**Exercise objective:** Your task is to quote, unchanged, only the lines from the one with "in imported if" through the one with "OVAL_STEP = 0.6", both ends included.

--- start Available data ---

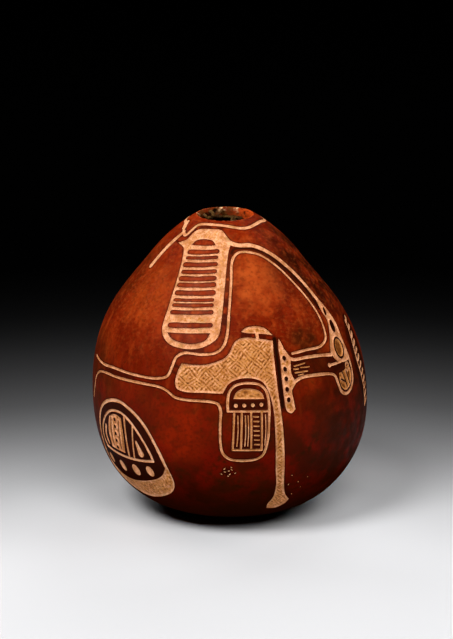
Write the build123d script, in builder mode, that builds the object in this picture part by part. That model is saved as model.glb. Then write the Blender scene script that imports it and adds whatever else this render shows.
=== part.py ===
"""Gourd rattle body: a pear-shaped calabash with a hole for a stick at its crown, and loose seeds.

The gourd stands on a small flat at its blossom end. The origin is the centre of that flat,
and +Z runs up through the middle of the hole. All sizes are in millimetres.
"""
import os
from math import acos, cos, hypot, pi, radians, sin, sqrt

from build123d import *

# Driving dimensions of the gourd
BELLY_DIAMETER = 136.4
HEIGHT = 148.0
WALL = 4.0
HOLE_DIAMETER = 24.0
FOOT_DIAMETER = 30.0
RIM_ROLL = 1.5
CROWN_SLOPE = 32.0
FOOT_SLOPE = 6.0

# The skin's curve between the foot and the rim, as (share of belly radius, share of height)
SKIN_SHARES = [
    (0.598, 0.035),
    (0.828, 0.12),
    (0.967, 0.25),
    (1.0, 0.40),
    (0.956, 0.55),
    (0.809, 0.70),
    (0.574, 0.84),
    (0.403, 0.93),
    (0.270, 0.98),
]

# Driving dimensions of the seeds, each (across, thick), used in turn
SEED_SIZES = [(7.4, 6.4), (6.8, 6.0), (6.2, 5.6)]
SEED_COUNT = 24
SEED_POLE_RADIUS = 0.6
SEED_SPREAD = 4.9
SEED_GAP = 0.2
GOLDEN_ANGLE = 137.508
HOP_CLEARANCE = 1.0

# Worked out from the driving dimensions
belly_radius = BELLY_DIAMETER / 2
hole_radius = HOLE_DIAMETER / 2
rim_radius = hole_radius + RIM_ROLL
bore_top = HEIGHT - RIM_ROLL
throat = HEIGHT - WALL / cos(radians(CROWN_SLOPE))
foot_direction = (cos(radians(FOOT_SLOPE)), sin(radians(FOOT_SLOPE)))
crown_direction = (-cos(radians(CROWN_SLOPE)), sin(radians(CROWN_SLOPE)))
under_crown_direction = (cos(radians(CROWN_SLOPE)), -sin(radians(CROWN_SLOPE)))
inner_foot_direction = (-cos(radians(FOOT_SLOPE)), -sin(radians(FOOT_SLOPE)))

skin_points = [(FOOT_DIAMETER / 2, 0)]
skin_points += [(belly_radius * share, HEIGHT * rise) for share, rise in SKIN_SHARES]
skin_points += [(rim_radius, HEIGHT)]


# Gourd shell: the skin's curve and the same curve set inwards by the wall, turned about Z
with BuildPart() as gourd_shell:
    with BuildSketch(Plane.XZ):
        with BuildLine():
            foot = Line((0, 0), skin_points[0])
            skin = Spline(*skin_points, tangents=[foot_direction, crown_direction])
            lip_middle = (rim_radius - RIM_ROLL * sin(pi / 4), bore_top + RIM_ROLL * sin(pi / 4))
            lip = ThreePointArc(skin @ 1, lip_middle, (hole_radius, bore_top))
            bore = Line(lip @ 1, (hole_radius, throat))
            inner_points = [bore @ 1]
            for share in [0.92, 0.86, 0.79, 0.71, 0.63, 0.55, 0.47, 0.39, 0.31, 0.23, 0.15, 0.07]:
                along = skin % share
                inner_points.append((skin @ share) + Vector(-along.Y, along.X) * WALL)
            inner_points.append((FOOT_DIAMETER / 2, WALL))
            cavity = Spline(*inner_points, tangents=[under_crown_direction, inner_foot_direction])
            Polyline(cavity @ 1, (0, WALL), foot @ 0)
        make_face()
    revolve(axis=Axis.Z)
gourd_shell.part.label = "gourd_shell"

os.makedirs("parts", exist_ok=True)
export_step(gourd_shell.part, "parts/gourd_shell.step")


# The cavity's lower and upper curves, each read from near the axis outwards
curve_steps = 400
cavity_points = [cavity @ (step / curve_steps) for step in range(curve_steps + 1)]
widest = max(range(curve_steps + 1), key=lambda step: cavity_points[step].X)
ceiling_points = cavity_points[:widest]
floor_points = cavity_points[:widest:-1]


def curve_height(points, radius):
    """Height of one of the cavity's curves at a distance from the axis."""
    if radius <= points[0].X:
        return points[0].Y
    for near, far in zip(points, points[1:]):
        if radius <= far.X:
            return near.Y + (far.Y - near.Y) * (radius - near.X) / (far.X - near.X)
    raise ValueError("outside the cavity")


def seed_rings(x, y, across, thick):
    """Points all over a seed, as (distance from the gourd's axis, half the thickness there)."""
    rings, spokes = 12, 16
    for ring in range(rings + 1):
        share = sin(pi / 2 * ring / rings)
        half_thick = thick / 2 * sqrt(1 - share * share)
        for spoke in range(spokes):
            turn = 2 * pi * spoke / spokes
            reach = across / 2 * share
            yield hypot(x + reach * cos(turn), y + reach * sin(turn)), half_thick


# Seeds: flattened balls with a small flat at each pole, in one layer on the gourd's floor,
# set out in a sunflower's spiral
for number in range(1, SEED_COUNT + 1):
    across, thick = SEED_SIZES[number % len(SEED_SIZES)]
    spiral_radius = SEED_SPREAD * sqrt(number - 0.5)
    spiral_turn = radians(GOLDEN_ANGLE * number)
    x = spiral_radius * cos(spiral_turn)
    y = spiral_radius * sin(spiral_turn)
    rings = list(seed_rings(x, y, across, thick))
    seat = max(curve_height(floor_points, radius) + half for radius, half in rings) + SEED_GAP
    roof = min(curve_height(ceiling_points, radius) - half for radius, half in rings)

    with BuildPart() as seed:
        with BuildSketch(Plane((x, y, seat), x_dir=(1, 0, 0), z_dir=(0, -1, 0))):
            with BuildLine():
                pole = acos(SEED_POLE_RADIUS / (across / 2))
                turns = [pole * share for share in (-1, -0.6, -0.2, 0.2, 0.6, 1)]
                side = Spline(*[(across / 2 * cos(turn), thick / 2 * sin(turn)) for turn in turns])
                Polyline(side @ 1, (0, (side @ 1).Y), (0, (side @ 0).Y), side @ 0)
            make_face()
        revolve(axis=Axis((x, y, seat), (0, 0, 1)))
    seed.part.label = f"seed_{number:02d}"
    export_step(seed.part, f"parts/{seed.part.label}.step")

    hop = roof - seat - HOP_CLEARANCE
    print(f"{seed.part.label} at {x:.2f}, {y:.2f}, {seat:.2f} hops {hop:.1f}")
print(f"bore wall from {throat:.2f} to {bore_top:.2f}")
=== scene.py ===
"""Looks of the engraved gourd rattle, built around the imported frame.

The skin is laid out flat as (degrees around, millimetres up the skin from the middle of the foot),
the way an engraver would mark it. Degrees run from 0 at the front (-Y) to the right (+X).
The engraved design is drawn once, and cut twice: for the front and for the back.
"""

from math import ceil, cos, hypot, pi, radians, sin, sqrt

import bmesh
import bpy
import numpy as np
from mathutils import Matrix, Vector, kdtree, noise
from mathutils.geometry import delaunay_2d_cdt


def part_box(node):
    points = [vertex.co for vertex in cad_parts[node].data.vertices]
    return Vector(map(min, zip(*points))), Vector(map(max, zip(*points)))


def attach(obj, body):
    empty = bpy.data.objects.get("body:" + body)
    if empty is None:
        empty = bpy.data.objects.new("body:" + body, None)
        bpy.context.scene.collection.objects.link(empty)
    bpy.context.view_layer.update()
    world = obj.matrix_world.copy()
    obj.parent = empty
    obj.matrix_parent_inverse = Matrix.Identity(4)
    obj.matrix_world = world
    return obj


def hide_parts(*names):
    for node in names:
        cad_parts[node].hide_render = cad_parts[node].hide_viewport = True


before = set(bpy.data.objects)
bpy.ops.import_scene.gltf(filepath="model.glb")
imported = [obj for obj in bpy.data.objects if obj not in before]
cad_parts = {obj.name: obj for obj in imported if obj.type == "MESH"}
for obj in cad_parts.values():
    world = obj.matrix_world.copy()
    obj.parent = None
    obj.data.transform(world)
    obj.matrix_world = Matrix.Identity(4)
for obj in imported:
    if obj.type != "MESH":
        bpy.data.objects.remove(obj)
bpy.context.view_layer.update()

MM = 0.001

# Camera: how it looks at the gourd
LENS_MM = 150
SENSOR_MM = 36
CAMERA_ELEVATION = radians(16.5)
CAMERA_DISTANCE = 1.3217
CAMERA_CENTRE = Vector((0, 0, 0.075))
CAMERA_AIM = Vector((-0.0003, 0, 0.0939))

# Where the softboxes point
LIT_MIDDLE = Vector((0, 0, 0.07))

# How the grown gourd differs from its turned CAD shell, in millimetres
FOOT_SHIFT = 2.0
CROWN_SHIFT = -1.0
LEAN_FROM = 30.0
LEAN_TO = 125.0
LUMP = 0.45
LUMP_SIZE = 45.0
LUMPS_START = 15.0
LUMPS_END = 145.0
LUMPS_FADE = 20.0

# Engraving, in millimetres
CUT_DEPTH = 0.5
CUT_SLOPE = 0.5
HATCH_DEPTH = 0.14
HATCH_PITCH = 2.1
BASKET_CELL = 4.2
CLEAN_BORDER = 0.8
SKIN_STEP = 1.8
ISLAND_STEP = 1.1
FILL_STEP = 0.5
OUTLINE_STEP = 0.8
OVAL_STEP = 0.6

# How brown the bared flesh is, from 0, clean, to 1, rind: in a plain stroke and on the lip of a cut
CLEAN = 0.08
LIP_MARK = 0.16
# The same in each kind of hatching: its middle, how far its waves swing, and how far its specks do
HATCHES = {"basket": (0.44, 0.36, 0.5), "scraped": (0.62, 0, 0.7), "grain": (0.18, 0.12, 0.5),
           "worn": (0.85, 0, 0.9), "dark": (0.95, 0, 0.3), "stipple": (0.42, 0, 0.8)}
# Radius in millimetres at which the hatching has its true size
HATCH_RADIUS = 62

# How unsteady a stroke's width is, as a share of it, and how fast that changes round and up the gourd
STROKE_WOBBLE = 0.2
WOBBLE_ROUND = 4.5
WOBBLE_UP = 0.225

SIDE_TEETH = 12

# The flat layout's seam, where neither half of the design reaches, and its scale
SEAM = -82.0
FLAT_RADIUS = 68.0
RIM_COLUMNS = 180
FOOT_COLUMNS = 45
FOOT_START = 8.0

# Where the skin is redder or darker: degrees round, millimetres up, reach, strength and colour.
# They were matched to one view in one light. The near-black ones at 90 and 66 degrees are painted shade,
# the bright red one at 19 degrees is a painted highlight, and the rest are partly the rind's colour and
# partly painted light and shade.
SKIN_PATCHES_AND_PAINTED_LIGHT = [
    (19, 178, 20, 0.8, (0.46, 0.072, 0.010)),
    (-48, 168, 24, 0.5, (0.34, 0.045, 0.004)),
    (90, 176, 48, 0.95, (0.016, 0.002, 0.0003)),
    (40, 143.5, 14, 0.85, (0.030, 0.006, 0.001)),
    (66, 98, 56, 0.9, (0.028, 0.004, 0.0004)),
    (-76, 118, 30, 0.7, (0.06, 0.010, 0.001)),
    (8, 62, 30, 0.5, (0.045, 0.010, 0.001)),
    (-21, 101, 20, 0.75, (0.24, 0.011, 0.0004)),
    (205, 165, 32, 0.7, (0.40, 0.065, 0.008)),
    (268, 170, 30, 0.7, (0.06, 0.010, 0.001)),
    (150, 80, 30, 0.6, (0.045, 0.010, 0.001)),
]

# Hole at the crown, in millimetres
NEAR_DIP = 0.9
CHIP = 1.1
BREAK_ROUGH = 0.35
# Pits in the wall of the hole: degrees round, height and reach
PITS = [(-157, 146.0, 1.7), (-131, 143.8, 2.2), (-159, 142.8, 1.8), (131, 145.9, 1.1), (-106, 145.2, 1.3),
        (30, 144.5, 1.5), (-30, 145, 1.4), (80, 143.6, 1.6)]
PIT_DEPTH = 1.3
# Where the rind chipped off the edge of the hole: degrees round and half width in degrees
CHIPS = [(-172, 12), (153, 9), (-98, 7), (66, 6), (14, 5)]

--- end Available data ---

**Exercise solution:**
cad_parts = {obj.name: obj for obj in imported if obj.type == "MESH"}
for obj in cad_parts.values():
    world = obj.matrix_world.copy()
    obj.parent = None
    obj.data.transform(world)
    obj.matrix_world = Matrix.Identity(4)
for obj in imported:
    if obj.type != "MESH":
        bpy.data.objects.remove(obj)
bpy.context.view_layer.update()

MM = 0.001

# Camera: how it looks at the gourd
LENS_MM = 150
SENSOR_MM = 36
CAMERA_ELEVATION = radians(16.5)
CAMERA_DISTANCE = 1.3217
CAMERA_CENTRE = Vector((0, 0, 0.075))
CAMERA_AIM = Vector((-0.0003, 0, 0.0939))

# Where the softboxes point
LIT_MIDDLE = Vector((0, 0, 0.07))

# How the grown gourd differs from its turned CAD shell, in millimetres
FOOT_SHIFT = 2.0
CROWN_SHIFT = -1.0
LEAN_FROM = 30.0
LEAN_TO = 125.0
LUMP = 0.45
LUMP_SIZE = 45.0
LUMPS_START = 15.0
LUMPS_END = 145.0
LUMPS_FADE = 20.0

# Engraving, in millimetres
CUT_DEPTH = 0.5
CUT_SLOPE = 0.5
HATCH_DEPTH = 0.14
HATCH_PITCH = 2.1
BASKET_CELL = 4.2
CLEAN_BORDER = 0.8
SKIN_STEP = 1.8
ISLAND_STEP = 1.1
FILL_STEP = 0.5
OUTLINE_STEP = 0.8
OVAL_STEP = 0.6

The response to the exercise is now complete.